- **What you have to do**:
Quote every entry word for word.

- **Dataset entries**:
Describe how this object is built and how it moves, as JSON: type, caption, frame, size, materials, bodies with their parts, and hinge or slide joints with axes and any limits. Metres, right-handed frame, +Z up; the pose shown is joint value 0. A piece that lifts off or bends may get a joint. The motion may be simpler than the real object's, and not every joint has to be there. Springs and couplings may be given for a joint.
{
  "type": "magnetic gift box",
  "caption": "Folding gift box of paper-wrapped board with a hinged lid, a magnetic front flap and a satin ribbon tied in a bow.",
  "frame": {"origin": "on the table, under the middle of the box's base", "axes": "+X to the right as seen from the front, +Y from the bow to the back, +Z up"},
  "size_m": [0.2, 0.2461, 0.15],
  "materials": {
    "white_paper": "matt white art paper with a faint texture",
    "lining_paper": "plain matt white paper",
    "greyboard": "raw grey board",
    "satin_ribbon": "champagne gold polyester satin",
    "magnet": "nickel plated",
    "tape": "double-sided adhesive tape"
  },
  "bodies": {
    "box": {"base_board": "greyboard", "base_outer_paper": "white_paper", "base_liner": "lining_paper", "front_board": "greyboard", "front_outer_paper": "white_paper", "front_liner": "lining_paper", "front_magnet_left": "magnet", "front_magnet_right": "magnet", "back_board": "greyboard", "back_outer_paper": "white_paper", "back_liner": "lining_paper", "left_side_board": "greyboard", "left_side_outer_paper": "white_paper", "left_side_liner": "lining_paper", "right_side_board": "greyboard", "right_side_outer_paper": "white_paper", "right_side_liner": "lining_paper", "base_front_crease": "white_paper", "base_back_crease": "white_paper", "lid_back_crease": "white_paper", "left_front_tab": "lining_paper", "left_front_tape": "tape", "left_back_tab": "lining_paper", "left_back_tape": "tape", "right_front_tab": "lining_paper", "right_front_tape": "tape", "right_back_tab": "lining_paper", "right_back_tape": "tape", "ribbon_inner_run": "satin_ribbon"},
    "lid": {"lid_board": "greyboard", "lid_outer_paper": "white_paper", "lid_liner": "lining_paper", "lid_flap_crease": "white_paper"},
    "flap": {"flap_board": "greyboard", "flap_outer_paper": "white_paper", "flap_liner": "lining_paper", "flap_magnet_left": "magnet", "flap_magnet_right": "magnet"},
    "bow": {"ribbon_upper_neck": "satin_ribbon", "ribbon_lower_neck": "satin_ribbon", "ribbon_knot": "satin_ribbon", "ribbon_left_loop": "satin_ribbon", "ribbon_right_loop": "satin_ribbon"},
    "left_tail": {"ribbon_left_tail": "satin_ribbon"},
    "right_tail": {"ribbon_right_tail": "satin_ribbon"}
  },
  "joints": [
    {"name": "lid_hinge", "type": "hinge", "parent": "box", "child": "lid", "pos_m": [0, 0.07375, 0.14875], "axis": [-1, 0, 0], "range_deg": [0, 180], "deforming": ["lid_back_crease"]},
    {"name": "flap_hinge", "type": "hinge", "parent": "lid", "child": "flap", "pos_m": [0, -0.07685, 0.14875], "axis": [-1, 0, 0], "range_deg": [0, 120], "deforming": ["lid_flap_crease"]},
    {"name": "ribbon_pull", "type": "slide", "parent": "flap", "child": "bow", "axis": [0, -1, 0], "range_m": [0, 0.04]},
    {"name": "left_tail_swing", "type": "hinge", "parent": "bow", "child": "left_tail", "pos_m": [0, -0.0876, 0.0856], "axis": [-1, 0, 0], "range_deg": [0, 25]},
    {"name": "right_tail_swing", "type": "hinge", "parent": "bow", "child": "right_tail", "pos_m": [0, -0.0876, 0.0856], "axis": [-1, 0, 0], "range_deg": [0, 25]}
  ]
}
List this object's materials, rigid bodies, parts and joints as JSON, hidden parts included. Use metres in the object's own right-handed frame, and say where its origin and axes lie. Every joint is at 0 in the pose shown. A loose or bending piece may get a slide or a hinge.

- **Correct result**:
Describe how this object is built and how it moves, as JSON: type, caption, frame, size, materials, bodies with their parts, and hinge or slide joints with axes and any limits. Metres, right-handed frame, +Z up; the pose shown is joint value 0. A piece that lifts off or bends may get a joint. The motion may be simpler than the real object's, and not every joint has to be there. Springs and couplings may be given for a joint.
{
  "type": "magnetic gift box",
  "caption": "Folding gift box of paper-wrapped board with a hinged lid, a magnetic front flap and a satin ribbon tied in a bow.",
  "frame": {"origin": "on the table, under the middle of the box's base", "axes": "+X to the right as seen from the front, +Y from the bow to the back, +Z up"},
  "size_m": [0.2, 0.2461, 0.15],
  "materials": {
    "white_paper": "matt white art paper with a faint texture",
    "lining_paper": "plain matt white paper",
    "greyboard": "raw grey board",
    "satin_ribbon": "champagne gold polyester satin",
    "magnet": "nickel plated",
    "tape": "double-sided adhesive tape"
  },
  "bodies": {
    "box": {"base_board": "greyboard", "base_outer_paper": "white_paper", "base_liner": "lining_paper", "front_board": "greyboard", "front_outer_paper": "white_paper", "front_liner": "lining_paper", "front_magnet_left": "magnet", "front_magnet_right": "magnet", "back_board": "greyboard", "back_outer_paper": "white_paper", "back_liner": "lining_paper", "left_side_board": "greyboard", "left_side_outer_paper": "white_paper", "left_side_liner": "lining_paper", "right_side_board": "greyboard", "right_side_outer_paper": "white_paper", "right_side_liner": "lining_paper", "base_front_crease": "white_paper", "base_back_crease": "white_paper", "lid_back_crease": "white_paper", "left_front_tab": "lining_paper", "left_front_tape": "tape", "left_back_tab": "lining_paper", "left_back_tape": "tape", "right_front_tab": "lining_paper", "right_front_tape": "tape", "right_back_tab": "lining_paper", "right_back_tape": "tape", "ribbon_inner_run": "satin_ribbon"},
    "lid": {"lid_board": "greyboard", "lid_outer_paper": "white_paper", "lid_liner": "lining_paper", "lid_flap_crease": "white_paper"},
    "flap": {"flap_board": "greyboard", "flap_outer_paper": "white_paper", "flap_liner": "lining_paper", "flap_magnet_left": "magnet", "flap_magnet_right": "magnet"},
    "bow": {"ribbon_upper_neck": "satin_ribbon", "ribbon_lower_neck": "satin_ribbon", "ribbon_knot": "satin_ribbon", "ribbon_left_loop": "satin_ribbon", "ribbon_right_loop": "satin_ribbon"},
    "left_tail": {"ribbon_left_tail": "satin_ribbon"},
    "right_tail": {"ribbon_right_tail": "satin_ribbon"}
  },
  "joints": [
    {"name": "lid_hinge", "type": "hinge", "parent": "box", "child": "lid", "pos_m": [0, 0.07375, 0.14875], "axis": [-1, 0, 0], "range_deg": [0, 180], "deforming": ["lid_back_crease"]},
    {"name": "flap_hinge", "type": "hinge", "parent": "lid", "child": "flap", "pos_m": [0, -0.07685, 0.14875], "axis": [-1, 0, 0], "range_deg": [0, 120], "deforming": ["lid_flap_crease"]},
    {"name": "ribbon_pull", "type": "slide", "parent": "flap", "child": "bow", "axis": [0, -1, 0], "range_m": [0, 0.04]},
    {"name": "left_tail_swing", "type": "hinge", "parent": "bow", "child": "left_tail", "pos_m": [0, -0.0876, 0.0856], "axis": [-1, 0, 0], "range_deg": [0, 25]},
    {"name": "right_tail_swing", "type": "hinge", "parent": "bow", "child": "right_tail", "pos_m": [0, -0.0876, 0.0856], "axis": [-1, 0, 0], "range_deg": [0, 25]}
  ]
}
List this object's materials, rigid bodies, parts and joints as JSON, hidden parts included. Use metres in the object's own right-handed frame, and say where its origin and axes lie. Every joint is at 0 in the pose shown. A loose or bending piece may get a slide or a hinge.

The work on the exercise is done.